SUSANNA   f   Italian, Swedish, Finnish, Russian, Dutch, English, Biblical, Biblical Latin, Old Church Slavic
From Σουσαννα (Sousanna), the Greek form of the Hebrew name שׁוֹשַׁנָּה (Shoshannah). This was derived from the Hebrew word שׁוֹשָׁן (shoshan) meaning "lily" (in modern Hebrew this also means "rose"), perhaps ultimately from Egyptian sšn "lotus". In the Old Testament Apocrypha this is the name of a woman falsely accused of adultery. The prophet Daniel clears her name by tricking her accusers, who end up being condemned themselves. It also occurs in the New Testament belonging to a woman who ministers to Jesus.... [more]

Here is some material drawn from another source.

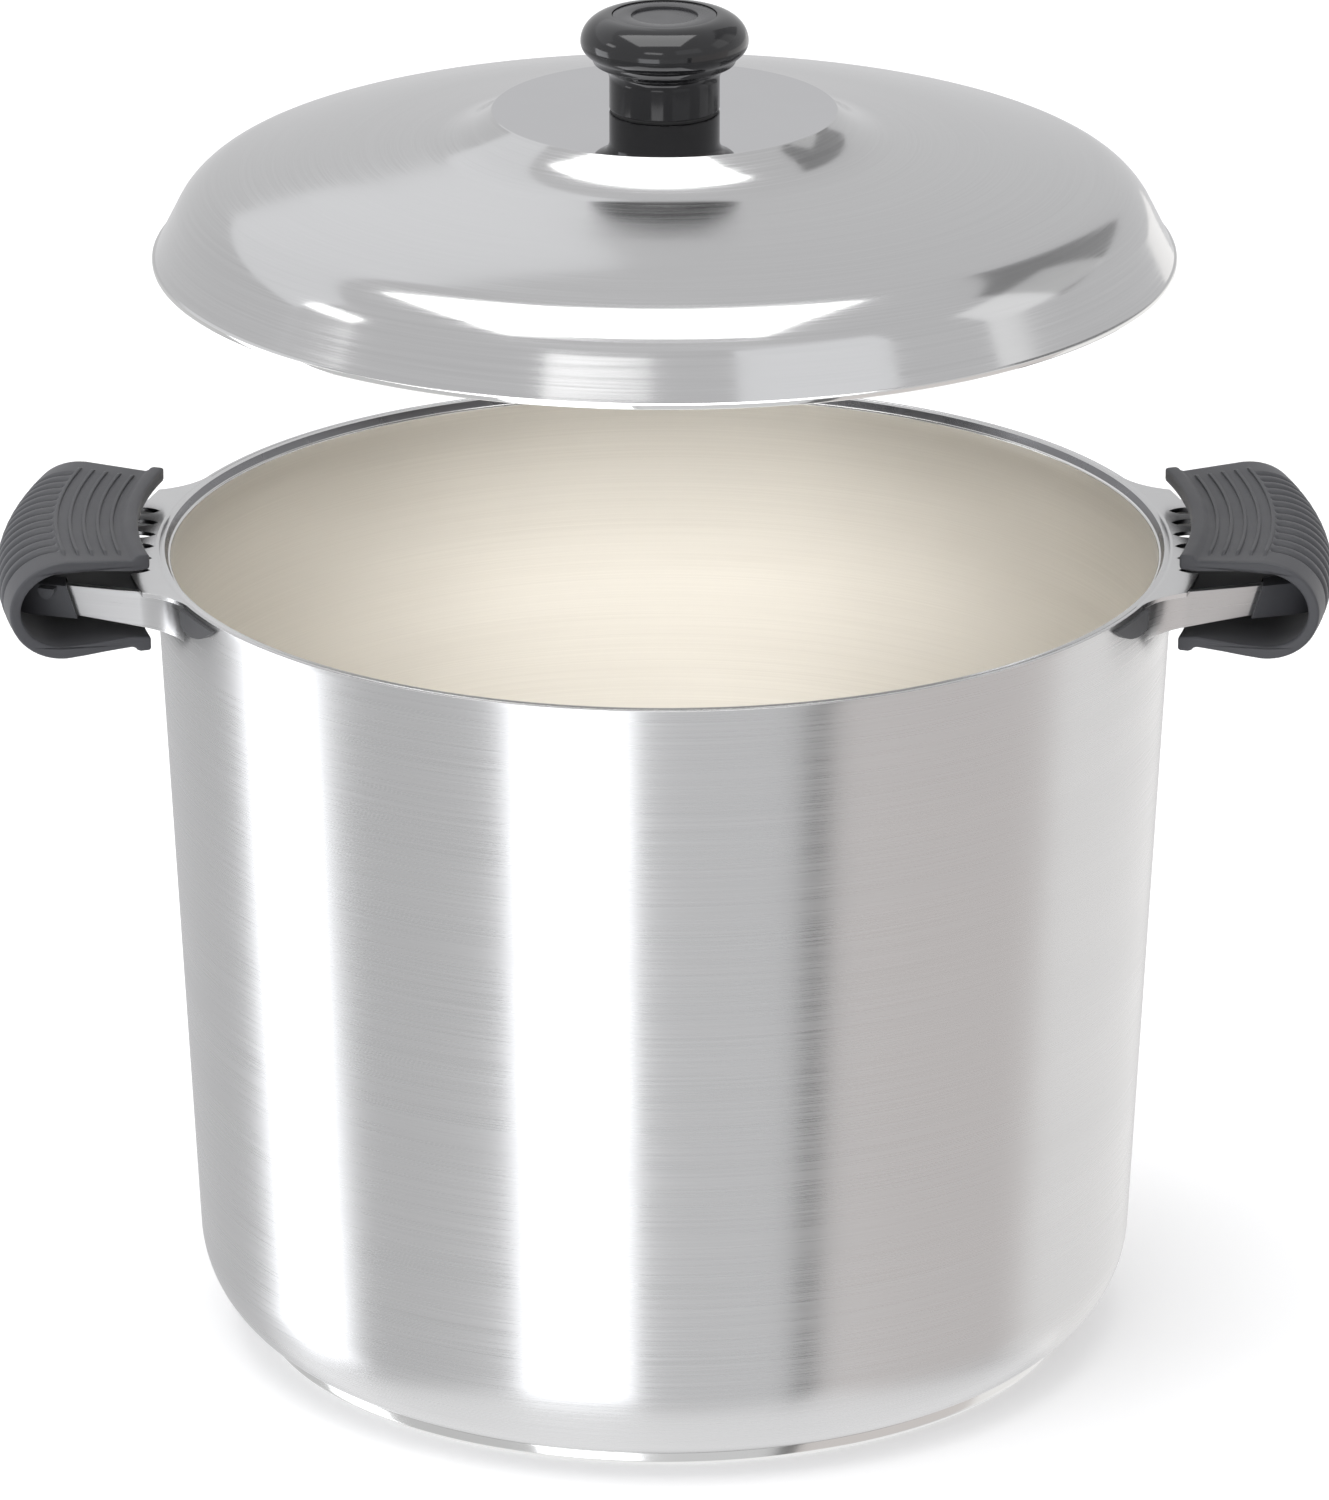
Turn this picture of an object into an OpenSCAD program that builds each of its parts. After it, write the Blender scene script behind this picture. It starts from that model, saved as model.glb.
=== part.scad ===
// Stockpot-style pressure canner: a tapered steel pot with a stepped rim, a domed lid that
// lifts straight off, two band handles with silicone grips, and a rack for the jars.
// Millimetres, +Z up, the handles along X. The origin is the middle of the base, on the ground.

/* [Pot] */
// Outside diameter of the rim
rim_d = 329; // [325:0.5:333]
// Height of the rim above the ground
pot_h = 266; // [240:1:280]
// Lean of the wall from vertical, in degrees
wall_slope = 2.77; // [2:0.01:3]
// Thickness of the wall and floor
wall_t = 2; // [1.5:0.1:2.5]
// Outside radius of the corner between wall and base
corner_r = 34; // [32:0.5:38]
// Width of the rim's flat top, which carries the lid
rim_flat = 3.3; // [3:0.1:3.6]
// Width of the steep step inside the flat top
step_w = 1.1; // [0.8:0.1:1.4]
// Fall of that step
step_drop = 2.1; // [1.5:0.1:2.5]

/* [Base] */
// Outside diameter of the base cap
base_d = 269; // [264:0.5:272]
// Height of the base cap's edge
base_h = 4.3; // [3.5:0.1:5]
// Thickness of the base cap's sheet
cap_t = 0.8; // [0.6:0.1:1]

/* [Lid] */
// Outside diameter of the lid's edge
lid_d = 326.8; // [326:0.1:327]
// Height of the centre disc above the lid's edge
disc_h = 48; // [46:0.5:50]
// Diameter of the flat centre disc
disc_d = 110; // [104:1:114]
// Thickness of the lid
lid_t = 1; // [0.8:0.1:1.2]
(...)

SUSANNE   f   German, Danish, Swedish, Norwegian
German and Scandinavian form of SUSANNA.
SVEA   f   Swedish
From a personification of the country of Sweden, in use since the 17th century. It is a derivative of Svear, the Swedish name for the ancient Germanic tribe the Swedes. The Swedish name of the country of Sweden is Sverige, a newer form of Svear rike meaning "the realm of the Svear".
SYLVI   f   Norwegian, Swedish, Finnish
Norwegian and Swedish variant of SOLVEIG. It is also used as a short form of SYLVIA.
SYLVIA   f   English, Swedish, Norwegian, Danish, Finnish, German
Variant of SILVIA. This has been the most common English spelling since the 19th century.
SYNNÖVE   f   Swedish
Swedish form of SUNNIVA.
TATIANA   f   Italian, Spanish, Portuguese, Romanian, Slovak, Polish, Finnish, Swedish, Norwegian, Danish, German, Dutch, Greek, Georgian, English, Russian, Bulgarian, Ancient Roman
Feminine form of the Roman name Tatianus, a derivative of the Roman name TATIUS. This was the name of a 3rd-century saint who was martyred in Rome under the emperor Alexander Severus. She was especially venerated in Orthodox Christianity, and the name has been common in Russia (as Татьяна) and Eastern Europe. It was not regularly used in the English-speaking world until the 1980s.
TEODORA   f   Italian, Spanish, Portuguese, Swedish, Romanian, Polish, Bulgarian, Macedonian, Serbian
Feminine form of Theodoros (see THEODORE).